Withholding Tax at Source

The country where the company or fund is registered may withhold tax:

  • USA: 30% (or 15% with a W-8BEN form)
  • Ireland (UCITS ETFs): 0% for non-residents
  • Germany: 26.375%
  • UK: 0%

Settlement in Poland

You credit the foreign tax against the 19% Polish tax (proportional credit method).

Example (UCITS ETF domiciled in Ireland):

  • Dividend: 1,000 PLN
  • Withholding tax (Ireland): 0 PLN
  • Tax in Poland: 190 PLN (19%)
  • Effective rate: 19%

Example (US shares with W-8BEN):

  • Dividend: 1,000 PLN
  • Withholding tax (USA): 150 PLN (15%)
  • Tax in Poland: 190 - 150 = 40 PLN
  • Effective rate: 19%

Example (US shares WITHOUT W-8BEN):

  • Dividend: 1,000 PLN
  • Withholding tax (USA): 300 PLN (30%)
  • Tax in Poland: 190 - 190 = 0 PLN (credit capped at 19%)
  • Effective rate: 30% (you lose 11%)

Takeaway: always file the W-8BEN when investing in US securities.

Cryptocurrency

Gains from crypto (including staking and yield farming) are taxed at 19% PIT on income. File via PIT-38.

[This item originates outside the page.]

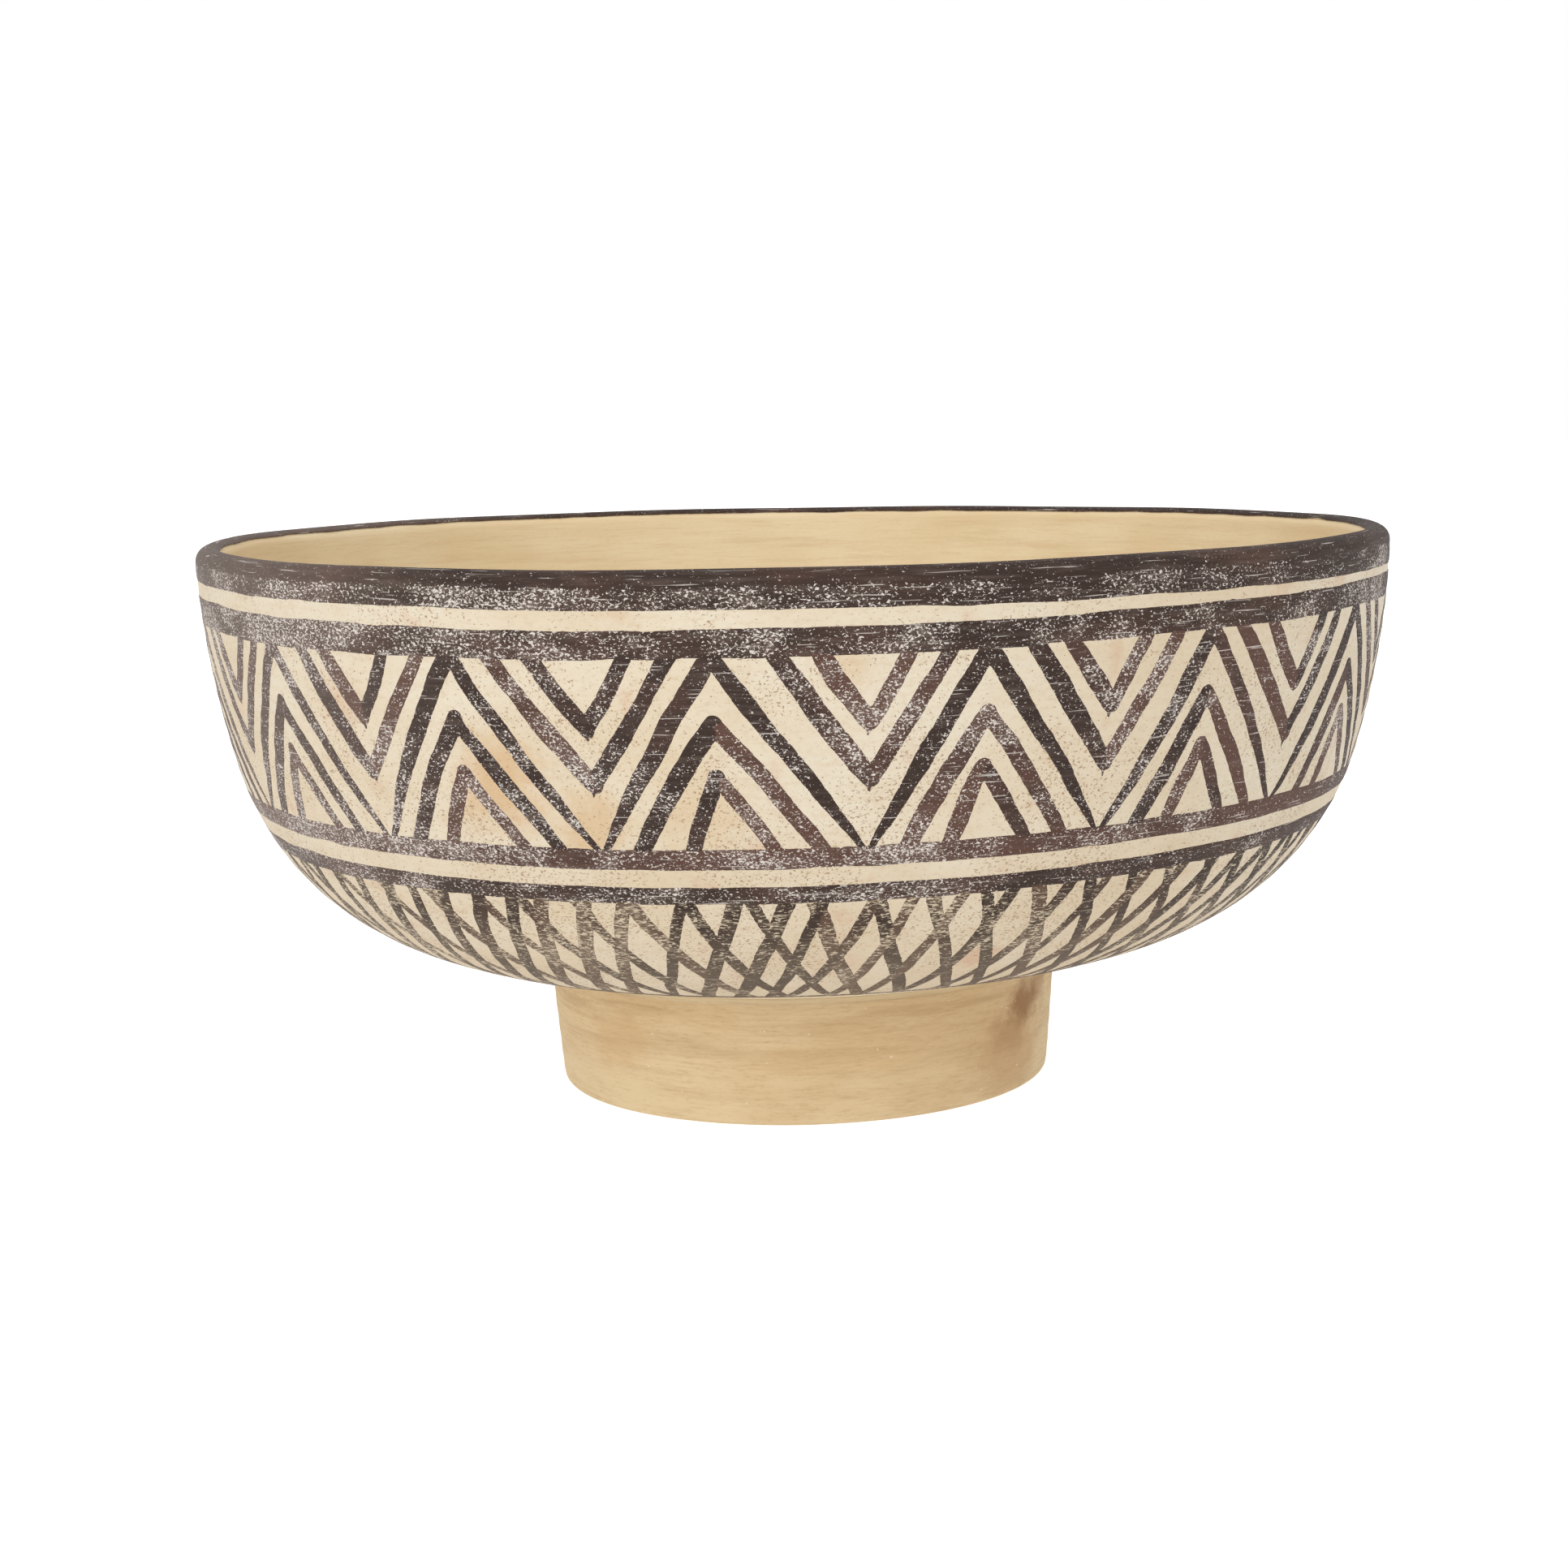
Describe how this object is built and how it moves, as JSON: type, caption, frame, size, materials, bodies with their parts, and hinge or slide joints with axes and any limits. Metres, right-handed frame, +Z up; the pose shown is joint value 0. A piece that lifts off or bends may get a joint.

  • Income = sale proceeds minus documented acquisition costs
  • Costs must be documented (purchase price, commissions)
  • Staking rewards -- taxed at the point of sale, not receipt

IKE and IKZE -- Your Tax Shield

IKE (Individual Retirement Account)

  • 2026 contribution limit: ~23,472 PLN
  • No Belka tax on withdrawal after age 60 (or 55 with a 5-year contribution history)
  • You can invest in: shares, ETFs, bonds, funds

Savings: With a 7% annual return over 30 years, avoiding the Belka tax adds roughly 120,000-200,000 PLN to your portfolio.

IKZE (Individual Retirement Security Account)

  • 2026 contribution limit: ~9,388 PLN
  • Contributions are tax-deductible (saving 12-32% depending on your income-tax bracket)
  • Exit tax is only 10% (instead of 19%)

Example: You contribute 9,388 PLN to IKZE. At the 32% bracket, you save 3,004 PLN in income tax every year.

Optimal Strategy

  1. First, max out IKZE (immediate tax relief)
  2. Then max out IKE (no Belka tax on exit)
  3. Invest the remainder in a regular brokerage account

PPK -- Employee Capital Plans

If you are employed in Poland:

  • Your contribution: 2% of gross salary
  • Employer match: 1.5%
  • State top-up: 240 PLN/year

That is effectively a 75% bonus from the employer plus a government subsidy. After age 60, withdrawals are free of the Belka tax (when taken in instalments).

1. Max Out IKE and IKZE Every Year

Together you can shelter over 32,000 PLN annually from the Belka tax.

2. Use Accumulating ETFs on a Regular Account

Dividends reinvested inside the fund do not trigger a taxable event. You pay tax only when you sell.

3. Offset Losses Against Gains

A loss on one investment reduces the tax owed on gains from another. Unused losses can be carried forward for up to 5 years.

4. Buy ETFs Domiciled in Ireland

Lowest effective withholding-tax rate for European investors.

5. Plan Your Rental Revenue Around the Threshold

Up to 100,000 PLN in annual rental revenue is taxed at 8.5%. Structure your income accordingly.

How Much Do You Lose to Taxes?

Assume a 1,000,000 PLN portfolio generating 50,000 PLN in annual passive income:

Scenario Tax paid Take-home
No optimisation 9,500 PLN (19%) 40,500 PLN
With IKE/IKZE 6,200 PLN 43,800 PLN
Full optimisation 4,500 PLN 45,500 PLN

The difference between no optimisation and full optimisation is 5,000 PLN per year -- well worth the effort.

Tracking After-Tax Passive Income

Many people make the mistake of measuring passive income before taxes. Freenance helps you see the real value of your assets and their impact on your financial-freedom runway, taking costs and taxes into account.

Summary

Passive-income taxation in Poland is relatively straightforward but varies by source. Key principles: max out IKE and IKZE, choose accumulating ETFs on a regular account, always file the W-8BEN for US investments, and plan rental revenue around the thresholds. Legal tax optimisation can save you thousands of zlotys every year.